Самоконтроль, самооценка для художника и человека должны стать его второй натурой. Не надо по поводу и без повода тушеваться, уничижать себя. Но и не надо впадать в крайность: когда меня называют великим певцом, я морщусь. И внешне, и внутренне. Зачем сотрясать воздух? Мне жаль тех, кто верит таким лукавым, суетным ком­плиментам.

Редко, когда я был доволен тем, что делал. Я и книгу эту писать откладывал: все думал — не время оглядывать­ся назад. Так и к вокальным записям своим относился: записал, послушал, не получилось так, как хотелось, — завтра, Бог даст, исправлюсь. Многие свои песни перепи­сывал заново, уточнял характер, менял интонации и ор­кестровку.

Меня всегда раздражает публичная патока так называ­емых дружеских восторженных оценок.

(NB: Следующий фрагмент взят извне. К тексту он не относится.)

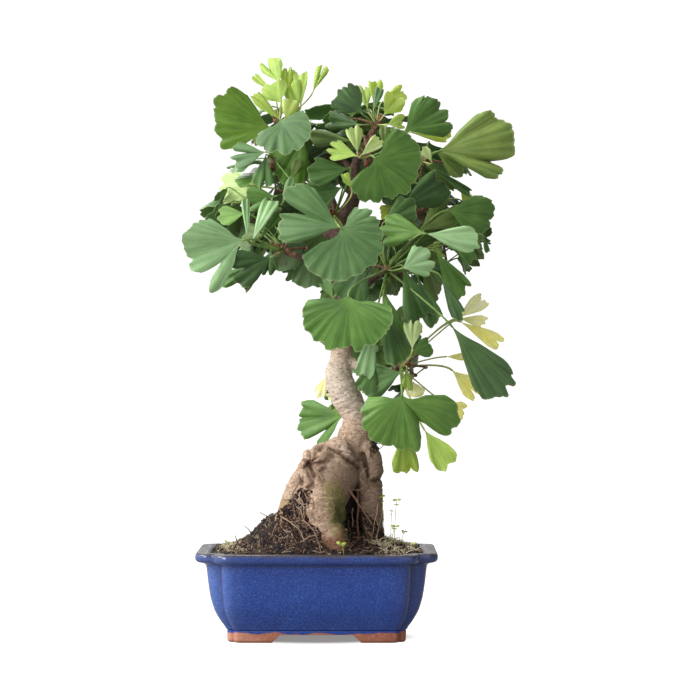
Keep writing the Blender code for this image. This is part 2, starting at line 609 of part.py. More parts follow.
def build_pot_base(group, cutters):
    """The unglazed foot: a slab on four corner feet, with channels between them."""
    inset, _, notch, radius = OUTER_WALL[0]
    rings = [lobed_outline(inset + 1.2, 0, notch, radius),
             lobed_outline(inset + .5, 1.2, notch, radius),
             lobed_outline(inset + .2, GLAZE_FOOT - GAP, notch, radius)]
    clay = make_material("bare_clay", (.42, .17, .09), .85)
    base = make_object("pot_base", *loft(rings), group, clay)
    for half, turned in ((FOOT_GAP_X, False), (FOOT_GAP_Y, True)):
        profile = ((-half - FOOT_CHAMFER - 1, -1), (half + FOOT_CHAMFER + 1, -1),
                   (half, FOOT_HEIGHT), (-half, FOOT_HEIGHT))
        rings = [[(a, reach, b) for a, b in profile] for reach in (-100, 100)]
        if turned:
            rings = [[(y, x, z) for x, y, z in ring] for ring in rings]
        channel = make_object("foot_channel", *loft(rings), cutters)
        cut_with(base, channel)
    return base


# --- soil ---------------------------------------------------------------------------------
def soil_height(x, y):
    swell = sum(h * math.exp(-((x - cx) / sx) ** 2 - ((y - cy) / sy) ** 2)
                for cx, cy, h, sx, sy in SOIL_SWELLS)
    lumps = .5 * math.sin(.31 * x + .2 * y) + .4 * math.sin(.23 * x - .37 * y + 1)
    return SOIL_LEVEL + swell + lumps


def build_soil(group, cutters, trunk):
    """The soil fills the pot up to its rim and swells round the foot of the trunk."""
    rings = [lobed_outline(*row, grow_by=-SOIL_CLEARANCE) for row in reversed(INNER_WALL[2:])]
    rings[0] = [(x, y, z + GAP) for x, y, z in rings[0]]
    top = rings.pop()
    for k in range(SOIL_RINGS):
        share = 1 - k / SOIL_RINGS
        ring = [(x * share, y * share) for x, y, _ in top]
        rings.append([(x, y, soil_height(x, y) if k else top[0][2]) for x, y in ring])
    earth = make_material("soil", (.05, .03, .02), .95)
    verts, faces = loft(rings)
    centre = len(verts)
    verts.append((0, 0, soil_height(0, 0)))
    ring_count = len(rings[0])
    cap = faces.pop()
    faces += [(cap[k], cap[(k + 1) % ring_count], centre) for k in range(ring_count)]
    soil = make_object("soil", verts, faces, group, earth)
    cut_with(soil, swollen_copy(trunk, SOIL_CLEARANCE, cutters))
    keep_largest_body(soil)
    return soil


# --- trunk and boughs ---------------------------------------------------------------------
def build_trunk(group):
    """Overlapping tapered chains, fused by a voxel remesh, smoothed and thinned."""
    bark = make_material("bark", (.55, .42, .33), .8)
    verts, faces = [], []
    for chain in TRUNK:
        path = refine(chain, 4)
        body, skin = tube(path[:, :3], path[:, 3], TRUNK_SIDES)
        faces += [tuple(i + len(verts) for i in face) for face in skin]
        verts += list(body)
    trunk = make_object("trunk", verts, faces, group, bark)
    remesh = trunk.modifiers.new("fuse", "REMESH")
    remesh.mode = "VOXEL"
    remesh.voxel_size = TRUNK_VOXEL * MM
    soften = trunk.modifiers.new("soften", "SMOOTH")
    soften.factor = .5
    soften.iterations = TRUNK_SMOOTHING
    thin = trunk.modifiers.new("thin", "DECIMATE")
    thin.ratio = TRUNK_FACE_SHARE
    apply_modifiers(trunk)
    edit = bmesh.new()
    edit.from_mesh(trunk.data)
    cut = bmesh.ops.bisect_plane(edit, geom=edit.verts[:] + edit.edges[:] + edit.faces[:],
                                 plane_co=(0, 0, GROUND * MM), plane_no=(0, 0, 1),
                                 clear_inner=True)
    rim = [g for g in cut["geom_cut"] if isinstance(g, bmesh.types.BMEdge)]
    bmesh.ops.holes_fill(edit, edges=rim, sides=0)
    bmesh.ops.triangulate(edit, faces=edit.faces)
    bmesh.ops.recalc_face_normals(edit, faces=edit.faces)
    edit.to_mesh(trunk.data)
    edit.free()
    keep_largest_body(trunk)
    return trunk


def build_boughs(group, cutters, trunk):
    wood = make_material("bough_bark", (.24, .16, .12), .8)
    for name, chain in BOUGHS.items():
        path = refine(chain, 3)
        bough = make_object(name, *tube(path[:, :3], path[:, 3], BOUGH_SIDES), group, wood)
        cut_with(bough, swollen_copy(trunk, GAP, cutters))
        keep_largest_body(bough)


# --- foliage ------------------------------------------------------------------------------
def joined_mass(mass, solids, group, material, solver):
    """The mass's stem, with its twigs and leaves joined to it by one union."""
    stem = make_object(mass, *solids[0], group, material)
    growth = new_collection(mass + "_growth")
    for k, (verts, faces) in enumerate(solids[1:]):
        make_object(f"{mass}_{k:03d}", verts, faces, growth)
    union = stem.modifiers.new("union", "BOOLEAN")
    union.operation = "UNION"
    union.solver = solver
    union.operand_type = "COLLECTION"
    union.collection = growth
    apply_modifiers(stem)
    for obj in list(growth.objects):
        bpy.data.objects.remove(obj, do_unlink=True)
    bpy.data.collections.remove(growth)
    keep_largest_body(stem)
    return stem


def build_masses(group):
    """EXACT joins each mass, or MANIFOLD where that leaves an open edge."""
    leaf_green = make_material("leaf_green", (.1, .26, .06), .45)
    for mass, solids in grow().items():
        stem = joined_mass(mass, solids, group, leaf_green, "EXACT")
        if open_edges(stem):
            bpy.data.objects.remove(stem, do_unlink=True)
            stem = joined_mass(mass, solids, group, leaf_green, "MANIFOLD")


# --- assembly -----------------------------------------------------------------------------
def centre_over_origin(group):
    """Move everything so that the middle of the box stands over the origin."""
    corners = np.array([v.co for obj in group.objects for v in obj.data.vertices])
    low, high = corners.min(0), corners.max(0)
    shift = Vector((-(low[0] + high[0]) / 2, -(low[1] + high[1]) / 2, -low[2]))
    for obj in group.objects:
        for vertex in obj.data.vertices:
            vertex.co += shift


def main():
    clear_scene()
    plant = new_collection("ginkgo_bonsai")
    cutters = new_collection("cutters")
    build_pot(plant)
    build_pot_base(plant, cutters)
    trunk = build_trunk(plant)
    build_soil(plant, cutters, trunk)
    build_boughs(plant, cutters, trunk)
    build_masses(plant)
    centre_over_origin(plant)


main()
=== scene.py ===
# %% [markdown]
# # A ginkgo bonsai in a cobalt pot
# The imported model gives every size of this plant: a lobed pot, its bare clay foot, the soil,
# a trunk with its surface roots, eleven boughs and thirteen leaf masses. This lesson dresses
# it. Each plain solid is replaced by a piece with the detail of the real thing, in the same
# place and of the same size.

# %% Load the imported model
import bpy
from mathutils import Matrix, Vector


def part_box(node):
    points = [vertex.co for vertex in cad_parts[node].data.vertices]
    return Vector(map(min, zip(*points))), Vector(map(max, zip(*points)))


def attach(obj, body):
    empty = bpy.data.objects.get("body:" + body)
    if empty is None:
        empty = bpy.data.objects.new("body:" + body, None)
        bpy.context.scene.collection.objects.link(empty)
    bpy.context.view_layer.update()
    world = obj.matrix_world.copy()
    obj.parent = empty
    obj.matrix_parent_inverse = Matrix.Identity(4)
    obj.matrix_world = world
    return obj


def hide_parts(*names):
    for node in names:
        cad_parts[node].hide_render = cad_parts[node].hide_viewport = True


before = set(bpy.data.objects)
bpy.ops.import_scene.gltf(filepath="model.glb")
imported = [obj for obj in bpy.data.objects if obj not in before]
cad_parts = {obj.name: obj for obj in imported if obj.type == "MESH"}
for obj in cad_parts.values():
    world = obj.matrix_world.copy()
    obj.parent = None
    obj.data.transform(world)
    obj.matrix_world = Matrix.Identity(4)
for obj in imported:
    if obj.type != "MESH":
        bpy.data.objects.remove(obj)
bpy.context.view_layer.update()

# %% [markdown]
# ## Units and the pot's axis
# A potter and a gardener would both measure from the middle of the pot, in millimetres. The
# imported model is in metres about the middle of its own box, so one small function carries
# points from the first to the second. The pot's box tells where its axis stands.

# %% Units and the pot's axis
import math
import random
from types import SimpleNamespace

import bmesh
import bpy
import numpy as np
from mathutils import Vector, noise
from mathutils.bvhtree import BVHTree
from mathutils.kdtree import KDTree

MM = 0.001
pot_low, pot_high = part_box("pot")
POT_AXIS = np.array(((pot_low.x + pot_high.x) / 2, (pot_low.y + pot_high.y) / 2, 0))


def to_metres(points):
    return POT_AXIS + np.asarray(points, float) * MM


print("pot axis stands at", POT_AXIS)

# %% [markdown]
# ## Short ways to write a finish
# Every finish here is one shader with a few patterns that drive its colour, its roughness and
# its fine relief. Written out in full, each would be a page of node calls. These helpers keep
# the shader and add the patterns by short names, so that a finish reads as a recipe. The sky
# is written in the same way.

# %% Finish helpers
def srgb(code):
    """A colour as seen on screen, such as d8c4a0, as the linear values that light needs."""
    parts = [int(code[k:k + 2], 16) / 255 for k in (0, 2, 4)]
    return (*[c / 12.92 if c <= .04045 else ((c + .055) / 1.055) ** 2.4 for c in parts], 1)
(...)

Особенно в дни моего рождения. Каждый год семнадцатого августа в Баку, на берегу моря я устраиваю пикник человек на со-рок-пятьдесят. В трудные времена я пытался поломать эту традицию, но друзья стали обижаться: «Раз в году мы, засидевшиеся в своих творческих или административных норах, собираемся вместе. И твой день рождения для нас как традиционный сбор однокашников...» Я не против подобных сборов, мне по сердцу такие редкие встречи. Но не нравятся бесконечные чествования виновника торже­ства. Приятен первый тост в твою честь — пусть скажут друзья, какой я певец и какой человек. Как положено. И все! Но когда об этом говорит каждый из приглашен­ных, я начинаю нервничать и, защищаясь, позволяю себе грубоватые шутки. Подсмеиваюсь и над собой, и над теми, кто говорит. Тем самым я намекаю им: ребята, хва­тит! Пора сменить пластинку. Вон сколько за столом та­лантов!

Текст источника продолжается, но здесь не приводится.